Available data |
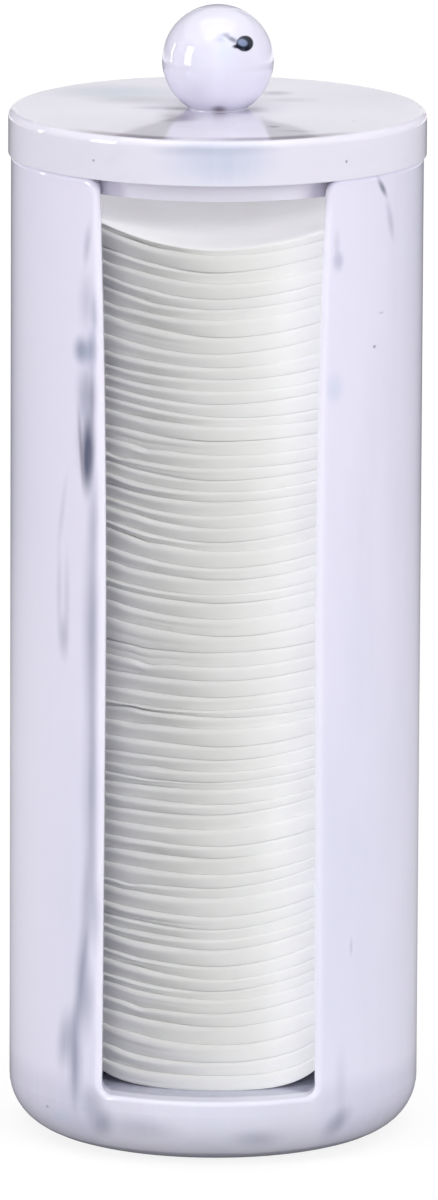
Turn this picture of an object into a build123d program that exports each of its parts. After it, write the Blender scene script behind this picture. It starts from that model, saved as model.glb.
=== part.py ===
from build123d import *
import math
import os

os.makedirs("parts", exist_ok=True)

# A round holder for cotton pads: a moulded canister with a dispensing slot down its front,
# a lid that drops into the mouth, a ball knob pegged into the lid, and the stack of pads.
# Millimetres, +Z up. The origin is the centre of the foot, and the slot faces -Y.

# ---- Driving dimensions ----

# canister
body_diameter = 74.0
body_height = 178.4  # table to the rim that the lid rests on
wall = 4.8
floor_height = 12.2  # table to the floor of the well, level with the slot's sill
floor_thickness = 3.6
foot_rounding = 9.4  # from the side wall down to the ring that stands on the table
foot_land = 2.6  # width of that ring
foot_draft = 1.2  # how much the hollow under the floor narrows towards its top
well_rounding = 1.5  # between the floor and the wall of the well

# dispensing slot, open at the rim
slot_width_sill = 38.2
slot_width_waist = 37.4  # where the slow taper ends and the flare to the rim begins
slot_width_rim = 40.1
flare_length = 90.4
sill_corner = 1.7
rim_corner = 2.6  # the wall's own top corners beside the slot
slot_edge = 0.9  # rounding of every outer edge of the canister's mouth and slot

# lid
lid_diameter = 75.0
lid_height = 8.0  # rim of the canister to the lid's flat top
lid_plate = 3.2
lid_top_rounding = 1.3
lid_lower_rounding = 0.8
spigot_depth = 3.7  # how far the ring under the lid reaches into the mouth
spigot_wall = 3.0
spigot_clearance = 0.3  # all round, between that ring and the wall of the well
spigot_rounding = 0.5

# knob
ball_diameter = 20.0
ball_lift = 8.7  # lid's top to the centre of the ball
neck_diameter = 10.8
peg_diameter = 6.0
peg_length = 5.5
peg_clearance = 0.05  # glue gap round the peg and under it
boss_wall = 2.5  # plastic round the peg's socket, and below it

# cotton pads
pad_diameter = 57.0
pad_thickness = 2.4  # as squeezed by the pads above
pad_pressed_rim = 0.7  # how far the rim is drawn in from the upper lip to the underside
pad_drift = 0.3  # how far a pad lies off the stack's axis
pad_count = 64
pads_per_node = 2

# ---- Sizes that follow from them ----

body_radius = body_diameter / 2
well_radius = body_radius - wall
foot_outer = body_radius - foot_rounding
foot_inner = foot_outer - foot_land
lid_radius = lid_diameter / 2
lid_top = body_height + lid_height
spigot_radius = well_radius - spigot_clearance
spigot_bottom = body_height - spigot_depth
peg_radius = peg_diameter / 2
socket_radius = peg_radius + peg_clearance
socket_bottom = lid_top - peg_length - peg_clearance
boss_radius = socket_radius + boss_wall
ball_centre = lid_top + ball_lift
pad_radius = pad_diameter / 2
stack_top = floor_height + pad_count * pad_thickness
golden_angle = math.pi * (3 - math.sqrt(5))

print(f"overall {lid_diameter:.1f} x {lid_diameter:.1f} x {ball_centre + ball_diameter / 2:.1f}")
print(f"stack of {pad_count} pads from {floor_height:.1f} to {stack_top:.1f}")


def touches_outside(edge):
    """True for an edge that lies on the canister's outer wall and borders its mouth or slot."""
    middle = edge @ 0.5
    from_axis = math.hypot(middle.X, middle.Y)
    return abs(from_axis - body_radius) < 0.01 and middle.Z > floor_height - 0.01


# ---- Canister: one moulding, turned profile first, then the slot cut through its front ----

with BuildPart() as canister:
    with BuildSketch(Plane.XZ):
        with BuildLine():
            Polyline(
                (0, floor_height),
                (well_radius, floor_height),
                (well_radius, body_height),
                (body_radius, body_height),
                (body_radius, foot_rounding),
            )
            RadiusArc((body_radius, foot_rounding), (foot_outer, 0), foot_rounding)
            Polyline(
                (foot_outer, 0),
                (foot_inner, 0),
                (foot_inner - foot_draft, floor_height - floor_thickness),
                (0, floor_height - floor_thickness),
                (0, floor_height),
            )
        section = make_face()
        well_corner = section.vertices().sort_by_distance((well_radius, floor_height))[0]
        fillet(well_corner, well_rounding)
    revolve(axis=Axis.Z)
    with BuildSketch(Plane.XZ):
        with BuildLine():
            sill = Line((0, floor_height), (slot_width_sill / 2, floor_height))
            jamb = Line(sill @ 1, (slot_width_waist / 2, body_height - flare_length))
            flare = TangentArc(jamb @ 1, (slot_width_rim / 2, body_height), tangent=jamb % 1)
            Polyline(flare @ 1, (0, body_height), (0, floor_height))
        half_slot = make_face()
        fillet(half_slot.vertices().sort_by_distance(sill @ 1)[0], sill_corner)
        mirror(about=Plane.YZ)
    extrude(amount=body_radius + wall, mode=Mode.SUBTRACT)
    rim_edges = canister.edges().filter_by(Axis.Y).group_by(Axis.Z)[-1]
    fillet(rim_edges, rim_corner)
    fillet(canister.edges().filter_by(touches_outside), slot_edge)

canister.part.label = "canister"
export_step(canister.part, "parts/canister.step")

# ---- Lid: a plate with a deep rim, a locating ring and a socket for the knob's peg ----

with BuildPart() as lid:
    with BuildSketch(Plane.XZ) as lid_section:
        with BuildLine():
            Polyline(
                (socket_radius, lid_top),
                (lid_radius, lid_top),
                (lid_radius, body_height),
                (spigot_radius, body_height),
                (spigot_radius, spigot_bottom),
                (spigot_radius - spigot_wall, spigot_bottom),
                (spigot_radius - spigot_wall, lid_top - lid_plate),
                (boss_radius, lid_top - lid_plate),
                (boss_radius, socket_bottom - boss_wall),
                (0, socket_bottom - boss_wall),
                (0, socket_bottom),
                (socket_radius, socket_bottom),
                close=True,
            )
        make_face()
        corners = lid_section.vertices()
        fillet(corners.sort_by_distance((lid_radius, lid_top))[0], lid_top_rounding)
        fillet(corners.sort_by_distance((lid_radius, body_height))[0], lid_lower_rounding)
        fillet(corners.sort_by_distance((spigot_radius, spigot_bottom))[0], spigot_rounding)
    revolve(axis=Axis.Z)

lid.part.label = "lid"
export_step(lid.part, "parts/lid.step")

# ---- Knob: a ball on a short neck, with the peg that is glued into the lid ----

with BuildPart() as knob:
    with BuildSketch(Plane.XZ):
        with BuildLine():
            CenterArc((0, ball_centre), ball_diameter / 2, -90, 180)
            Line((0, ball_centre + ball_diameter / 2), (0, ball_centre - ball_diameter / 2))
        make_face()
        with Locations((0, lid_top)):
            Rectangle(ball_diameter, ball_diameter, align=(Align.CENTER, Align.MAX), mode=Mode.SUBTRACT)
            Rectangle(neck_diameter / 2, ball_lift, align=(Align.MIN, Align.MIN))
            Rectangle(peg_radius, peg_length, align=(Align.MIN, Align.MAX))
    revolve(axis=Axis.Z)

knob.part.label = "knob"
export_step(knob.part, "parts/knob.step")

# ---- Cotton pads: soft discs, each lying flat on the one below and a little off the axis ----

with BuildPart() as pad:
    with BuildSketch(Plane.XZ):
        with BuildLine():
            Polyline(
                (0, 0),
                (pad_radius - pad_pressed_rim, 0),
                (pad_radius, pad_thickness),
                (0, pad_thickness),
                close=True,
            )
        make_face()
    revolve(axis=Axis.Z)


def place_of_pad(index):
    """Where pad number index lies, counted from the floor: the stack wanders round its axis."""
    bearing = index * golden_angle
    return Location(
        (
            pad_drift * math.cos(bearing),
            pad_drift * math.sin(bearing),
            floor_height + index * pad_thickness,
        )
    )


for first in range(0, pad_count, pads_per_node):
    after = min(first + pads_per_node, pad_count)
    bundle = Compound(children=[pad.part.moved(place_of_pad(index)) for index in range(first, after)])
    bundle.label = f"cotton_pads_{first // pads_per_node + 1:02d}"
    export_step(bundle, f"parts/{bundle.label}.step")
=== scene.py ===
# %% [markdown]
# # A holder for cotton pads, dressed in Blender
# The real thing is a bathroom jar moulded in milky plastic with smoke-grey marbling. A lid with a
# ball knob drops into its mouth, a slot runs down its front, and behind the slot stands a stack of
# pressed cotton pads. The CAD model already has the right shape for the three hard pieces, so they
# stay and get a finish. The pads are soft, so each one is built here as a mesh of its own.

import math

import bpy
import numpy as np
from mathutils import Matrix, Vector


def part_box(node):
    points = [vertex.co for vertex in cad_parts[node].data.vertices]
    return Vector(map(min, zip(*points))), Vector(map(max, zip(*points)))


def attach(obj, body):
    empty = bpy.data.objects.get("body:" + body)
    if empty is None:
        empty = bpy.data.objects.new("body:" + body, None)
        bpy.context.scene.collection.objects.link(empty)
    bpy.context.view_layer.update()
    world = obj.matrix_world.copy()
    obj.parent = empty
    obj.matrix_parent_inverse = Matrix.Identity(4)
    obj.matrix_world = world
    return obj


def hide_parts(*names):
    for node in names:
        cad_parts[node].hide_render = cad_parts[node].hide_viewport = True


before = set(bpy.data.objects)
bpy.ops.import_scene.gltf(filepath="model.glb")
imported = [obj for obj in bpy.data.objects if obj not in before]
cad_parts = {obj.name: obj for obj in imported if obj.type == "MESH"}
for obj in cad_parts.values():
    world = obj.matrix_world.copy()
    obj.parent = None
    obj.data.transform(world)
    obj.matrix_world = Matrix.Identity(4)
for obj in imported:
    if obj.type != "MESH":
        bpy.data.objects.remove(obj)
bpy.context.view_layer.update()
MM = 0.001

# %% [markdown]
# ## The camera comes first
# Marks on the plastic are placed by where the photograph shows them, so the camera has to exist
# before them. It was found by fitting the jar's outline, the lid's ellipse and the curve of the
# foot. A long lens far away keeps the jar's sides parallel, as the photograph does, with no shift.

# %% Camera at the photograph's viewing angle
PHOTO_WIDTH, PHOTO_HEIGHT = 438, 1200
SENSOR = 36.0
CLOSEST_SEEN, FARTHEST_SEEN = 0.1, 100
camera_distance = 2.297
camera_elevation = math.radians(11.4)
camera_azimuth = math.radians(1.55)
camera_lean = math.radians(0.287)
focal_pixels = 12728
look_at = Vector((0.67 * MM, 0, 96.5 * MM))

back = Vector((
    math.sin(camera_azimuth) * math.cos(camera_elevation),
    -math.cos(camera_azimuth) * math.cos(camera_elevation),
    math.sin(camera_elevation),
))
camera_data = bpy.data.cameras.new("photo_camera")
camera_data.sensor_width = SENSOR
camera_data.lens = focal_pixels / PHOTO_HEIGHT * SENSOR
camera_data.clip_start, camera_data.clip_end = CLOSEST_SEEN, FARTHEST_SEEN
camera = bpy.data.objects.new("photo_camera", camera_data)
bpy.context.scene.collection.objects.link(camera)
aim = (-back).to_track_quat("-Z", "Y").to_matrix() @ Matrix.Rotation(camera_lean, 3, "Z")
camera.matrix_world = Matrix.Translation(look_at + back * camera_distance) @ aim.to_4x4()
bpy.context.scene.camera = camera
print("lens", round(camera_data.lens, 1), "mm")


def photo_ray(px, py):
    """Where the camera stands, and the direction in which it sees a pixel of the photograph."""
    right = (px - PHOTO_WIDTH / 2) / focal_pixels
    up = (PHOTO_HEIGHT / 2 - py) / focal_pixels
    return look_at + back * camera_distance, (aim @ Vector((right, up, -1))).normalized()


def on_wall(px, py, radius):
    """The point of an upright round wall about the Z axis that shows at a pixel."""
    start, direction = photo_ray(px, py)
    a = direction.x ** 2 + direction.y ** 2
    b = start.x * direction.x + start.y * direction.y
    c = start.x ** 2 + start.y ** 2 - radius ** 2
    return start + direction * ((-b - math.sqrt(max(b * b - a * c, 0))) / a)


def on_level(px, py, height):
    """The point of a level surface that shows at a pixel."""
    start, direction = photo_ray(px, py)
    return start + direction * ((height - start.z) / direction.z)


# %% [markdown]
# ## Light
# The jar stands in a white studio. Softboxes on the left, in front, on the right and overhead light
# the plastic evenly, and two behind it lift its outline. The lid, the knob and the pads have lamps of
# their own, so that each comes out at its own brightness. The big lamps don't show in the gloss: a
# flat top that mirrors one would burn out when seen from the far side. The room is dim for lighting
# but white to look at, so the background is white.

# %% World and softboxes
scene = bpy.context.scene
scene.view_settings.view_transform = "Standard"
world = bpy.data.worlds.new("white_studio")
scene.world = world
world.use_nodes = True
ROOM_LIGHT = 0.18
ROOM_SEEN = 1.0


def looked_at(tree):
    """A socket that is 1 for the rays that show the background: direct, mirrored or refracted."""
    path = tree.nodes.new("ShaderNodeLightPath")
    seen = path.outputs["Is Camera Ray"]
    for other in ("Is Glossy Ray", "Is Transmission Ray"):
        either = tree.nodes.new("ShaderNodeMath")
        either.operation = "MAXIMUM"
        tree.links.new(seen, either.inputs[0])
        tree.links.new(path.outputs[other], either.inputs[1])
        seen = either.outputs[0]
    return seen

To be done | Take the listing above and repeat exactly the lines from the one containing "if empty is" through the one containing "obj.matrix_parent_inverse = Matrix.Identity(4)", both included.

Reply to the task |
    if empty is None:
        empty = bpy.data.objects.new("body:" + body, None)
        bpy.context.scene.collection.objects.link(empty)
    bpy.context.view_layer.update()
    world = obj.matrix_world.copy()
    obj.parent = empty
    obj.matrix_parent_inverse = Matrix.Identity(4)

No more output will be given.